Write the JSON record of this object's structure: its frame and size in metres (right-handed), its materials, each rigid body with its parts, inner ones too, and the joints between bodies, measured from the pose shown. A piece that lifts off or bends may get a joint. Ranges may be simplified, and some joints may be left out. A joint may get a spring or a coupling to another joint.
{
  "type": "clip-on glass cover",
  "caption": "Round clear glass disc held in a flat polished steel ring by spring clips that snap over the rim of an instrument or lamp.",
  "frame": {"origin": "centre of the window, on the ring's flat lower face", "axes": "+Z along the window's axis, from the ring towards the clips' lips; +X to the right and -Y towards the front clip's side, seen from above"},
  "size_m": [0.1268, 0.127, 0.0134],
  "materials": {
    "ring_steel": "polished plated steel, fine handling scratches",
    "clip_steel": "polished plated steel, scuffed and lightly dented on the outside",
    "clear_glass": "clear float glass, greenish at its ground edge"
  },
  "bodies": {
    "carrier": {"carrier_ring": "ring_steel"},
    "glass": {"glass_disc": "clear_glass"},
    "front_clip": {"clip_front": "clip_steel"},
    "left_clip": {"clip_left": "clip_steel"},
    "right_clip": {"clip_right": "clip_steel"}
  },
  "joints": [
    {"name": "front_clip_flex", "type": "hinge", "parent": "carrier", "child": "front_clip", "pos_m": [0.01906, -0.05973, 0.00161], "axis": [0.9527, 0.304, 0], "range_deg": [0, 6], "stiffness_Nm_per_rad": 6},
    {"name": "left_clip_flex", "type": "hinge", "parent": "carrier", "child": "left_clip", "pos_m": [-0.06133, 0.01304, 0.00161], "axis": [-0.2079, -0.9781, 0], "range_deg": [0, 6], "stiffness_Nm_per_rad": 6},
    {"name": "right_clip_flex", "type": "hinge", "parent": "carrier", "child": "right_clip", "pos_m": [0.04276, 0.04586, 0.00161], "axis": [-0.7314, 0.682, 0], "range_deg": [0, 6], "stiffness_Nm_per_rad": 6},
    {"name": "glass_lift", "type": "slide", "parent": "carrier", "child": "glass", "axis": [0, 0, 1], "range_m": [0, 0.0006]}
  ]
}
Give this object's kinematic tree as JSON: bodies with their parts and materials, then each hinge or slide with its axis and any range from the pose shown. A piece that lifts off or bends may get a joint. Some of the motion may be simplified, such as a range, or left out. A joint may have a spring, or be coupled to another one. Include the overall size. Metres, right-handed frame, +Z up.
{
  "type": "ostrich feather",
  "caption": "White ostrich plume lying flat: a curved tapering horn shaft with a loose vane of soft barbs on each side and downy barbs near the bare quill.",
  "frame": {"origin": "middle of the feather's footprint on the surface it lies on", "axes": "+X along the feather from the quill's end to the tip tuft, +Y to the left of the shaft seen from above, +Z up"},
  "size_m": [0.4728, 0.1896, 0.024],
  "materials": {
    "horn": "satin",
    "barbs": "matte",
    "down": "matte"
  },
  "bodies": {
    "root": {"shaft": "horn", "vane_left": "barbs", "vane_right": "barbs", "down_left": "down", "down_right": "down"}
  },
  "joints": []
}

===============

# [Given task]
Review the material and copy each line in which the word "frame" appears.

# [Solution]
Write the JSON record of this object's structure: its frame and size in metres (right-handed), its materials, each rigid body with its parts, inner ones too, and the joints between bodies, measured from the pose shown. A piece that lifts off or bends may get a joint. Ranges may be simplified, and some joints may be left out. A joint may get a spring or a coupling to another joint.
  "frame": {"origin": "centre of the window, on the ring's flat lower face", "axes": "+Z along the window's axis, from the ring towards the clips' lips; +X to the right and -Y towards the front clip's side, seen from above"},
Give this object's kinematic tree as JSON: bodies with their parts and materials, then each hinge or slide with its axis and any range from the pose shown. A piece that lifts off or bends may get a joint. Some of the motion may be simplified, such as a range, or left out. A joint may have a spring, or be coupled to another one. Include the overall size. Metres, right-handed frame, +Z up.
  "frame": {"origin": "middle of the feather's footprint on the surface it lies on", "axes": "+X along the feather from the quill's end to the tip tuft, +Y to the left of the shaft seen from above, +Z up"},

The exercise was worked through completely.